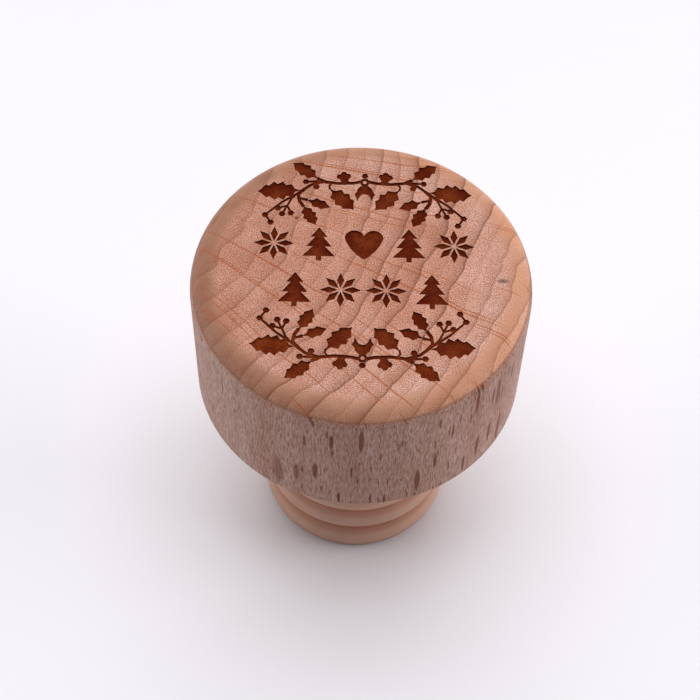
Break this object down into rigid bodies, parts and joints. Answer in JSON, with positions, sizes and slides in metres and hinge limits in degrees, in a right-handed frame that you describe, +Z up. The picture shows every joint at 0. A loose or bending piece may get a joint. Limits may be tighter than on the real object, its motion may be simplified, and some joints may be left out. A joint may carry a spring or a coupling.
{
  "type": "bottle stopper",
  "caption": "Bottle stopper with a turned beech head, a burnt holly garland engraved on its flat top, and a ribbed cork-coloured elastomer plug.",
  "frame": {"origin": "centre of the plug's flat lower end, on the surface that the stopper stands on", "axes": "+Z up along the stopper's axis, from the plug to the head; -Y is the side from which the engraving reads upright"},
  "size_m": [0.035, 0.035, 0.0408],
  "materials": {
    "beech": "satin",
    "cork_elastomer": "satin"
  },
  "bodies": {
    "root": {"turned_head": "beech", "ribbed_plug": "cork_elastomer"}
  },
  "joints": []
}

━━━━━━━━━━

Restate the data above exactly, keeping each word as it stands.

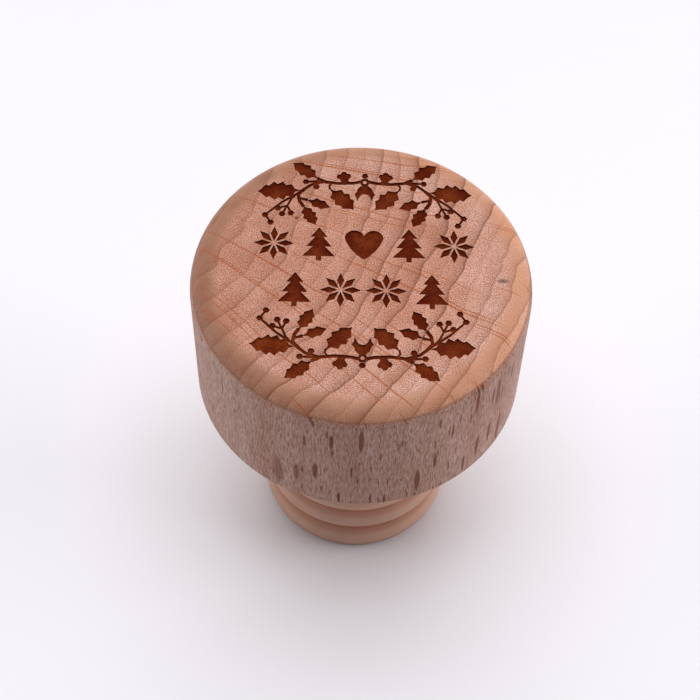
Break this object down into rigid bodies, parts and joints. Answer in JSON, with positions, sizes and slides in metres and hinge limits in degrees, in a right-handed frame that you describe, +Z up. The picture shows every joint at 0. A loose or bending piece may get a joint. Limits may be tighter than on the real object, its motion may be simplified, and some joints may be left out. A joint may carry a spring or a coupling.
{
  "type": "bottle stopper",
  "caption": "Bottle stopper with a turned beech head, a burnt holly garland engraved on its flat top, and a ribbed cork-coloured elastomer plug.",
  "frame": {"origin": "centre of the plug's flat lower end, on the surface that the stopper stands on", "axes": "+Z up along the stopper's axis, from the plug to the head; -Y is the side from which the engraving reads upright"},
  "size_m": [0.035, 0.035, 0.0408],
  "materials": {
    "beech": "satin",
    "cork_elastomer": "satin"
  },
  "bodies": {
    "root": {"turned_head": "beech", "ribbed_plug": "cork_elastomer"}
  },
  "joints": []
}